I’m not yet completely sure, what’s the difference between PublishBuildArtifacts and PublishPipelineArtifact. UI-wise, the first are usually also offered as zip files while the latter is rendered as a directory. I assume that build artifacts are stored alongside each build while pipeline artifacts are stored over the lifetime of the whole pipeline and not just a single build.

Sadly, I haven’t yet found the page in the documentation going into details here. It must exist somewhere, though 😅

Caching files

When it comes to preserving state across multiple job executions, it seems like Azure Pipelines doesn’t offer something like the caches task-option in ConcourseCI or the cache option in Gitlab CI. Right now I assume that users should handle that explicitly using build artifacts.

The agents pool

One feature that made my life so much easier over the month with Gitlab CI is their support for custom runners. You can just take one of your servers, install a runner package on it and let Gitlab CI dispatch tasks to it. This way you no longer depend on shared workers.
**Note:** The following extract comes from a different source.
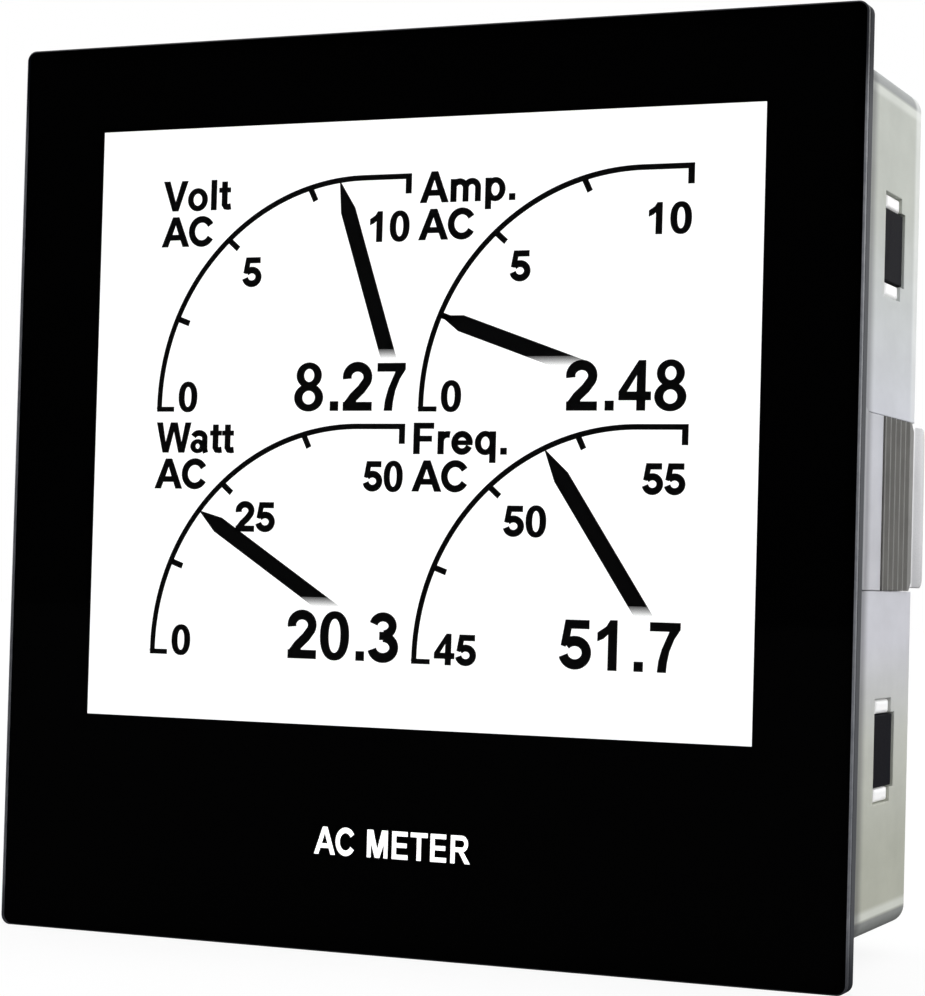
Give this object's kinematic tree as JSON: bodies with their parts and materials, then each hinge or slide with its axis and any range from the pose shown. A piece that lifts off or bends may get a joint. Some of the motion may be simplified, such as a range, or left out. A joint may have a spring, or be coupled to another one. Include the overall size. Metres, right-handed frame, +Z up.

Once set up, the new agent shows up in the "Manage agent pool" dialog.

As already indicated above, Azure Pipelines has something similar: You can install an agent on Windows, macOS, or Linux. Once the installation is complete, you can create an agent-pool with your agents in it so that the pipelines can dispatch tasks to them.

Summing up

Looks like Azure Pipelines might be pretty much what I’ve been looking for. It has a feature-set comparable to Gitlab CI (and more) while not being all that more complicated. That being said, it won’t replace Gitlab CI pipelines for me, though, but for my Github-hosted open-source projects it’s definitely more appealing than TravisCI.